# PROBLEM REQUIREMENTS
Seek out every line containing the word "this", and copy each.

Entries with model source code:
▼
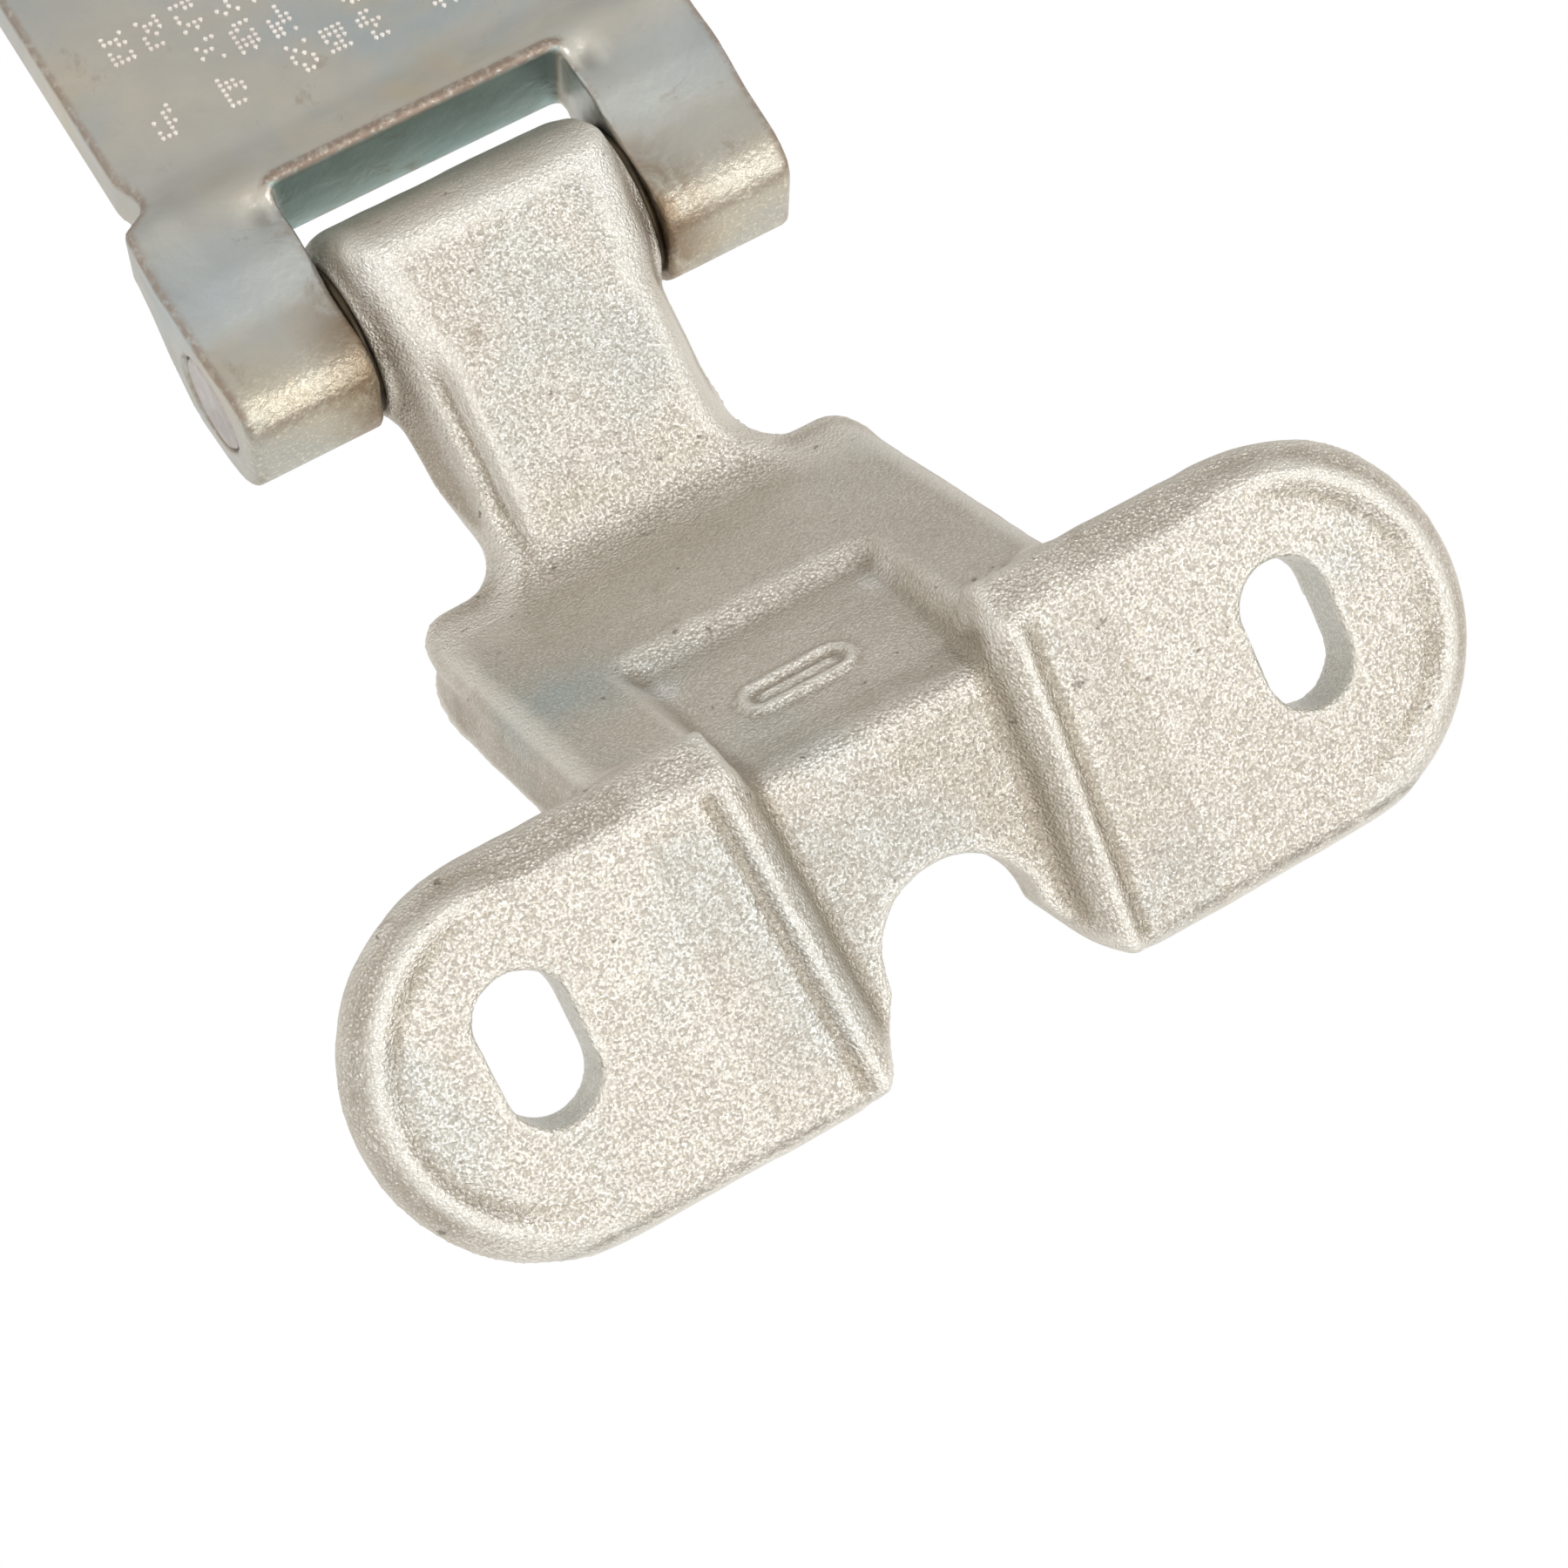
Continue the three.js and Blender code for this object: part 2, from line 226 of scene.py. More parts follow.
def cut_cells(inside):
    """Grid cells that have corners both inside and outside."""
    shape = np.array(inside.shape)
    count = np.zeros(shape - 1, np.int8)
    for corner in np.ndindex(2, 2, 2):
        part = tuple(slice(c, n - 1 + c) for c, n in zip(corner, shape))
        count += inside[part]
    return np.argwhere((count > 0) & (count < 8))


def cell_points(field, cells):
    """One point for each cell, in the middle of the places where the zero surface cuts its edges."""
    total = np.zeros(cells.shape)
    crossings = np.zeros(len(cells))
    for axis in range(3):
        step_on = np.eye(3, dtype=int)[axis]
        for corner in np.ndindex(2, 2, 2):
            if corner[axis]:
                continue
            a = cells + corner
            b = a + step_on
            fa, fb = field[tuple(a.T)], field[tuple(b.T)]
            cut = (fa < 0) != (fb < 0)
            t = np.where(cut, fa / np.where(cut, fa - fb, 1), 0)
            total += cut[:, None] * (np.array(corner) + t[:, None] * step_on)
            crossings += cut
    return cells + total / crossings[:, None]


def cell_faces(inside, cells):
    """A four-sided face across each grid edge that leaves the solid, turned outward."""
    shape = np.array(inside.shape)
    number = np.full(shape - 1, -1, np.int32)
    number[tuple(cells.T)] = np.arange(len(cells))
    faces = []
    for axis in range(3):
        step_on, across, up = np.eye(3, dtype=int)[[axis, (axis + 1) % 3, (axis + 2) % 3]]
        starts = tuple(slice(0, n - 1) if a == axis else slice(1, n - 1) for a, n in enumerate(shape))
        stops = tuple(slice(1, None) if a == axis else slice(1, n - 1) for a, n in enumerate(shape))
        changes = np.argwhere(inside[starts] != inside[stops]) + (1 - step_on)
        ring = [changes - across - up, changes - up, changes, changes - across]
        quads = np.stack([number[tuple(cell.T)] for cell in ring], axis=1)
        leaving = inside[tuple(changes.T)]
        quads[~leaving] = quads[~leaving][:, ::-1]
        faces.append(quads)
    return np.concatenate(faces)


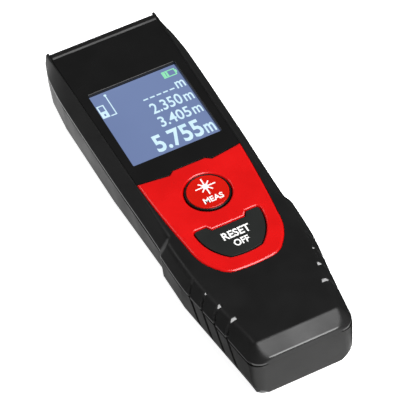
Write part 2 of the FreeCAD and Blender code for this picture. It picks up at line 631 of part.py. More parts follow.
▲
# EXERCISE SOLUTION
Continue the three.js and Blender code for this object: part 2, from line 226 of scene.py. More parts follow.
Write part 2 of the FreeCAD and Blender code for this picture. It picks up at line 631 of part.py. More parts follow.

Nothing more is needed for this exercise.